- **Your goal**
Look through the data below and extract, unchanged, the lines from the one that contains "base_housing();" to the one that contains "from enum import Enum", both included.

- **Material provided**
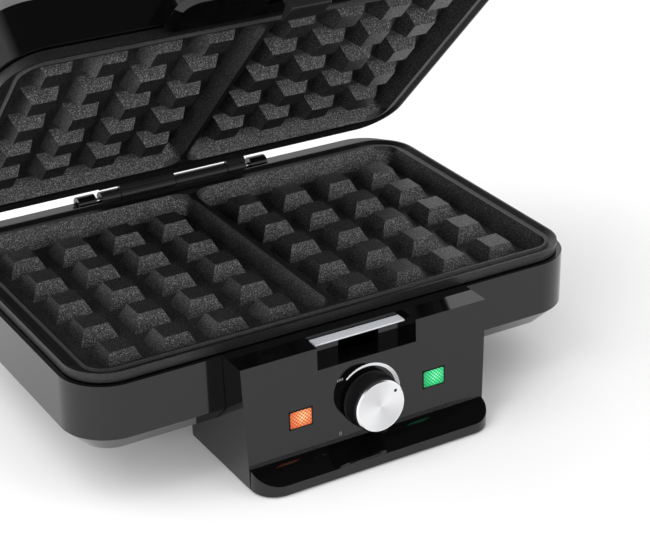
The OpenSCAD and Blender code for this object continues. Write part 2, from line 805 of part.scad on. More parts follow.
module thermostat_body() {
    color(STEEL) placed() on_panel(0, knob_drop) difference() {
        union() {
            translate([0, 0, thermostat_front - thermostat_t]) cylinder(r = thermostat_r,
                h = thermostat_t);
            translate([0, 0, thermostat_front - 0.01]) cylinder(r = shaft_r + 2, h = 2.4);
        }
        translate([0, 0, thermostat_front - thermostat_t / 2 - 0.5])
            cylinder(r = shaft_r + running_fit, h = thermostat_t);
    }
}

module thermostat_bracket() {
    front = -box_wall - seat_gap / 2;
    foot = bracket_w / 2;
    color(STEEL) placed() on_panel(0, knob_drop) difference() {
        union() {
            translate([-foot, -bracket_h / 2, thermostat_front]) cube([bracket_w, bracket_h, bracket_t]);
            for (side = [-1, 1]) translate([side * foot - 1, -bracket_h / 2, thermostat_front]) {
                cube([2, bracket_h, front - thermostat_front]);
                translate([side * 2 - 1, 0, front - thermostat_front - bracket_t])
                    cube([4, bracket_h, bracket_t]);
            }
        }
        translate([0, 0, thermostat_front - through]) cylinder(r = shaft_r + 2.1, h = 4);
    }
}

module terminal_block() {
    color("ivory") placed() translate([-cover_w / 4, cover_y1 - terminal_inset,
        base_underside + cover_t]) difference() {
            translate([-terminal_w / 2, -terminal_d / 2, 0]) cube([terminal_w, terminal_d, terminal_h]);
            for (x = [-terminal_w / 3, 0, terminal_w / 3]) translate([x, 0, terminal_h / 2])
                rotate([90, 0, 0]) cylinder(r = terminal_d / 7, h = 2 * terminal_d, center = true);
        }
}

// ---- cord entry ----

module cord_place() {
    translate([cord_x, rear_y, cord_z]) rotate([-90, 0, 0]) children();
}

module cord_bush() {
    color(BLACK) placed() cord_place() difference() {
        union() {
            cylinder(r1 = cord_body_r + cord_flange_w, r2 = cord_body_r + cord_nose_w,
                h = cord_flange_t);
            translate([0, 0, -wall - cord_tail]) cylinder(r = cord_body_r,
                h = wall + cord_tail + 0.01);
        }
        translate([0, 0, -20]) cylinder(r = cord_bore_r, h = 40);
    }
}

// ---- hinge ----

module hinge_base_leaf() {
    color(BLACK) placed() difference() {
        union() {
            for (run = base_knuckles) {
                round_bar(run[0], run[1], hinge_y, hinge_z, knuckle_r);
                block(run[0], run[1], hinge_y - leaf_t / 2, hinge_y + leaf_t / 2,
                    trough_z - wall - leaf_t, hinge_z - hinge_pin_r - 0.6);
            }
            block(-barrel_half, knuckle_long, hinge_y - 5, hinge_y + 5,
                trough_z - wall - leaf_t, trough_z - wall);
        }
        round_bar(-2 * barrel_half, 2 * barrel_half, hinge_y, hinge_z, hinge_pin_r + running_fit);
    }
}

module hinge_lid_leaf() {
    y0 = lid_rear_y - hinge_y;
    clear = knuckle_r + play;
    color(BLACK) lifted() difference() {
        union() {
            for (run = lid_knuckles) {
                round_bar(run[0], run[1], hinge_y, hinge_z, knuckle_r);
                along_x(run[0], run[1]) translate([hinge_y, hinge_z])
                    polygon([[y0, 1], [-hinge_pin_r - 1, -0.8], [-hinge_pin_r - 0.7, 3],
                        [y0 + leaf_t, clear + 1], [y0, clear + 1]]);
            }
            block(-barrel_half, barrel_half, lid_rear_y, lid_rear_y + leaf_t,
                hinge_z + clear - 0.9, hinge_z + lid_leaf_h);
        }
        round_bar(-2 * barrel_half, 2 * barrel_half, hinge_y, hinge_z, hinge_pin_r + running_fit);
        leaf_screw_places() cylinder(r = screw_hole_r, h = 20, center = true);
    }
}

// Places of the lid leaf's screws: local +Z points forwards into the lid.
module leaf_screw_places() {
    for (x = [-barrel_half + leaf_screw_inset, 0, barrel_half - leaf_screw_inset])
        translate([x, lid_rear_y + leaf_t, hinge_z + lid_leaf_h - leaf_screw_drop])
            rotate([90, 0, 0]) children();
}

module hinge_screws() {
    color(STEEL) lifted() leaf_screw_places() screw(leaf_t + wall + leaf_screw_grip);
}

module hinge_pin() {
    color(STEEL) placed() round_bar(-pin_half, pin_half, hinge_y, hinge_z, hinge_pin_r);
}

module hinge_end_blocks() {
    color(BLACK) placed() for (side = [0, 1]) mirror([side, 0, 0]) difference() {
        union() {
            block(block_x, block_x + block_w, hinge_y - knuckle_r, hinge_y + knuckle_r, trough_z, hinge_z);
            round_bar(block_x, block_x + block_w, hinge_y, hinge_z, knuckle_r);
        }
        round_bar(0, 2 * block_x, hinge_y, hinge_z, hinge_pin_r + 0.01);
    }
}

// ---- lid, modelled closed ----

module lid_form(inset, z0, z1) {
    bevel = edge_bevel - inset * tan(22.5);
    stepped(-half_x + inset, half_x - inset, front_y + inset, lid_rear_y - inset,
        housing_corner - inset, [[0, z0], [0, z1 - bevel], [bevel, z1]]);
}

module handle_screw_places() {
    for (x = [-handle_half + handle_screw_inset, handle_half - handle_screw_inset])
        translate([x, front_y + wall, lid_edge_z + wall + handle_screw_rise])
            rotate([90, 0, 0]) children();
}

module lid_housing() {
    color(BLACK) lifted() difference() {
        lid_form(0, lid_edge_z, lid_top);
        lid_form(wall, lid_edge_z + wall, lid_top - wall);
        pan_opening(lid_edge_z - through, lid_edge_z + wall + through);
        leaf_screw_places() cylinder(r = screw_hole_r, h = 20, center = true);
        handle_screw_places() cylinder(r = screw_hole_r, h = 3 * wall, center = true);
    }
}

module lid_handle() {
    z0 = lid_rim_z + handle_seat;
    z1 = z0 + handle_thick;
    y0 = front_y - handle_reach;
    back = front_y + 2 * handle_corner;
    color(BLACK) lifted() difference() {
        stepped(-handle_half, handle_half, y0, back, handle_corner,
            [[handle_chamfer_low, z0], [0, z0 + handle_chamfer_low],
                [0, z1 - handle_chamfer_top], [handle_chamfer_top, z1]]);
        block(-half_x, half_x, front_y, front_y + 10 * handle_corner, 0, lid_top);
        // pocket for the latch, open below and in front
        block(-pocket_half, pocket_half, y0 - through, panel_y + recess_back,
            0, pivot_z + eye_r + pocket_clear);
        round_bar(-pocket_half - pin_seat, pocket_half + pin_seat, pivot_y, pivot_z, latch_pin_r);
        handle_screw_places() cylinder(r = screw_hole_r, h = handle_screw_l + handle_screw_spare);
    }
}

module handle_screws() {
    color(STEEL) lifted() handle_screw_places() screw(handle_screw_l);
}

// ---- latch, modelled locked on the closed lid, then swung clear of its keeper ----

module latch_lever() {
    y0 = panel_y - arm_back - arm_t;
    y1 = panel_y - arm_back;
    tip = recess_y + hook_bite;
    color(BLACK) lifted() translate([0, pivot_y, pivot_z]) rotate([-latch_swing, 0, 0])
        translate([0, -pivot_y, -pivot_z]) difference() {
            union() {
                round_bar(-lever_half, lever_half, pivot_y, pivot_z, eye_r);
                along_x(-lever_half, lever_half) polygon([
                    [y0, pivot_z], [y0, hook_top - hook_h - 2], [y1 - 0.6, hook_top - hook_h - 2],
                    [tip, hook_top - 1], [tip, hook_top], [y1, hook_top], [y1, pivot_z]]);
                // finger tab
                along_x(-lever_half, lever_half) polygon([
                    [y0 + merge, pivot_z - tab_top], [y0 - tab_reach, pivot_z - tab_top - tab_fall],
                    [y0 - tab_reach, pivot_z - tab_top - tab_fall - tab_t],
                    [y0 + merge, pivot_z - tab_root]]);
            }
            round_bar(-half_x, half_x, pivot_y, pivot_z, latch_pin_r + running_fit);
        }
}

module latch_pin() {
    color(STEEL) lifted()
        round_bar(-pocket_half - pin_seat + pin_end_gap, pocket_half + pin_seat - pin_end_gap,
            pivot_y, pivot_z, latch_pin_r);
}

base_housing();
base_cover();
cover_screws();
rear_legs();
rear_pads();
front_pads();
control_box();
pedestal_cover();
pedestal_screws();
latch_keeper();
dial_ring();
control_knob();
knob_cap();
thermostat_shaft();
thermostat_body();
thermostat_bracket();
power_lens();
ready_lens();
lamp_holders();
lower_plate();
lower_element();
lower_reflector();
lower_plate_screws();
terminal_block();
thermal_cutout();
cord_bush();
hinge_base_leaf();
hinge_pin();
hinge_end_blocks();
lid_housing();
lid_handle();
handle_screws();
upper_plate();
upper_element();
upper_reflector();
upper_plate_screws();
hinge_lid_leaf();
hinge_screws();
latch_lever();
latch_pin();
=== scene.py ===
"""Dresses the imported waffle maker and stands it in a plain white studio.

Sizes are in millimetres until they reach a mesh, where nothing else is said. The places of
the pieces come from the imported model's own boxes and joints.
"""

import json
import logging
import math
from abc import ABC, abstractmethod
from collections.abc import Sequence
from dataclasses import dataclass, field
from enum import Enum

import bmesh
import bpy
from mathutils import Matrix, Vector


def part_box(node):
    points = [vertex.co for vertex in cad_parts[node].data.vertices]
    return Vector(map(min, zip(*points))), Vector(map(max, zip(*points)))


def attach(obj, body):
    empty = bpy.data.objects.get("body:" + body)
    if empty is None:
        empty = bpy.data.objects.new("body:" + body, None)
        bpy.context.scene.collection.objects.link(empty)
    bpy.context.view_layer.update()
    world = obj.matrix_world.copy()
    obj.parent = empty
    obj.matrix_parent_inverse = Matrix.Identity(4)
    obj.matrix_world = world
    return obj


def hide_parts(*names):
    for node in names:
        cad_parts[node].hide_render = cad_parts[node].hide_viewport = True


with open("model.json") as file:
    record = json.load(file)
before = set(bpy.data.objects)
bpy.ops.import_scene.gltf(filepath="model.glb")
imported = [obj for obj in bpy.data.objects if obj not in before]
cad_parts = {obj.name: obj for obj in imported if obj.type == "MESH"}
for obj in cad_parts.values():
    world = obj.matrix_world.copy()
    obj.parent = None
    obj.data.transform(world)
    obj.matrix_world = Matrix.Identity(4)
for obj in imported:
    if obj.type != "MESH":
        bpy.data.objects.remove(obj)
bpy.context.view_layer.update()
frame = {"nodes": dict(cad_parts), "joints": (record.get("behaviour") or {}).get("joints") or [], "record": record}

MM = 0.001
LOG = logging.getLogger("waffle_maker")

Span = tuple[float, float]
Point = tuple[float, float]
Triple = tuple[float, float, float]
Socket = bpy.types.NodeSocket
Material = bpy.types.Material
Shape = bmesh.types.BMesh
Loop = list[bmesh.types.BMEdge]

# The span that a noise pattern's value mostly keeps to.
NOISE_SPAN: Span = (0.3, 0.7)
# Corners of a turned shape that are closer than this are one.
WELD = 0.001
# How far the middle of each lens stands to the side of the knob's axis.
LENS_X = 33.2


class Body(Enum):
    """The moving bodies of the appliance, by their names in the frame."""

    BASE = "base"
    LID = "lid"
    LATCH = "latch"
    KNOB = "knob"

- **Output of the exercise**
base_housing();
base_cover();
cover_screws();
rear_legs();
rear_pads();
front_pads();
control_box();
pedestal_cover();
pedestal_screws();
latch_keeper();
dial_ring();
control_knob();
knob_cap();
thermostat_shaft();
thermostat_body();
thermostat_bracket();
power_lens();
ready_lens();
lamp_holders();
lower_plate();
lower_element();
lower_reflector();
lower_plate_screws();
terminal_block();
thermal_cutout();
cord_bush();
hinge_base_leaf();
hinge_pin();
hinge_end_blocks();
lid_housing();
lid_handle();
handle_screws();
upper_plate();
upper_element();
upper_reflector();
upper_plate_screws();
hinge_lid_leaf();
hinge_screws();
latch_lever();
latch_pin();
=== scene.py ===
"""Dresses the imported waffle maker and stands it in a plain white studio.

Sizes are in millimetres until they reach a mesh, where nothing else is said. The places of
the pieces come from the imported model's own boxes and joints.
"""

import json
import logging
import math
from abc import ABC, abstractmethod
from collections.abc import Sequence
from dataclasses import dataclass, field
from enum import Enum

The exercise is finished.